The practical fix is simple. Pair the score with comments, segment the results, and close the loop with real customers.
FAQ
What is NPS?
NPS, or Net Promoter Score, is a customer loyalty metric based on how likely a customer is to recommend a business. It groups respondents into promoters, passives, and detractors.
Why do small businesses use NPS?
Small businesses use NPS because it gives a simple, repeatable signal of customer loyalty. It is easier to run than a long survey and can support fast follow-up.
How is NPS calculated?
NPS is calculated by subtracting the percentage of detractors from the percentage of promoters. The final score ranges from -100 to 100.

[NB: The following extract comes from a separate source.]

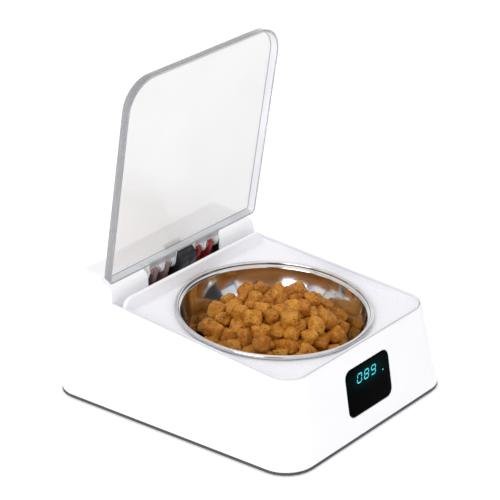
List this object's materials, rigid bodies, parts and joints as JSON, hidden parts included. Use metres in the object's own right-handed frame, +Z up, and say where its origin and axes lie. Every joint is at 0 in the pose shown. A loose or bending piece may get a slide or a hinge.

What is a good NPS for a small business?
A good NPS depends on the industry, sample size, customer mix, and trend direction. For most small teams, improvement over time is more useful than one benchmark.
Who are NPS promoters?
NPS promoters are customers who give a score of 9 or 10. They are usually the customers most likely to recommend the business.
Who are NPS detractors?
NPS detractors are customers who give a score from 0 through 6. They should usually be reviewed for follow-up and service recovery.
How often should a small business send an NPS survey?
A small business can send an NPS survey after a purchase, delivery, appointment, or completed service. Many teams review results weekly or monthly, depending on response volume.
Can NPS predict customer referrals?
NPS can signal referral likelihood because it asks whether customers would recommend the business. It does not guarantee referrals, since actual recommendations depend on timing, need, and customer behavior.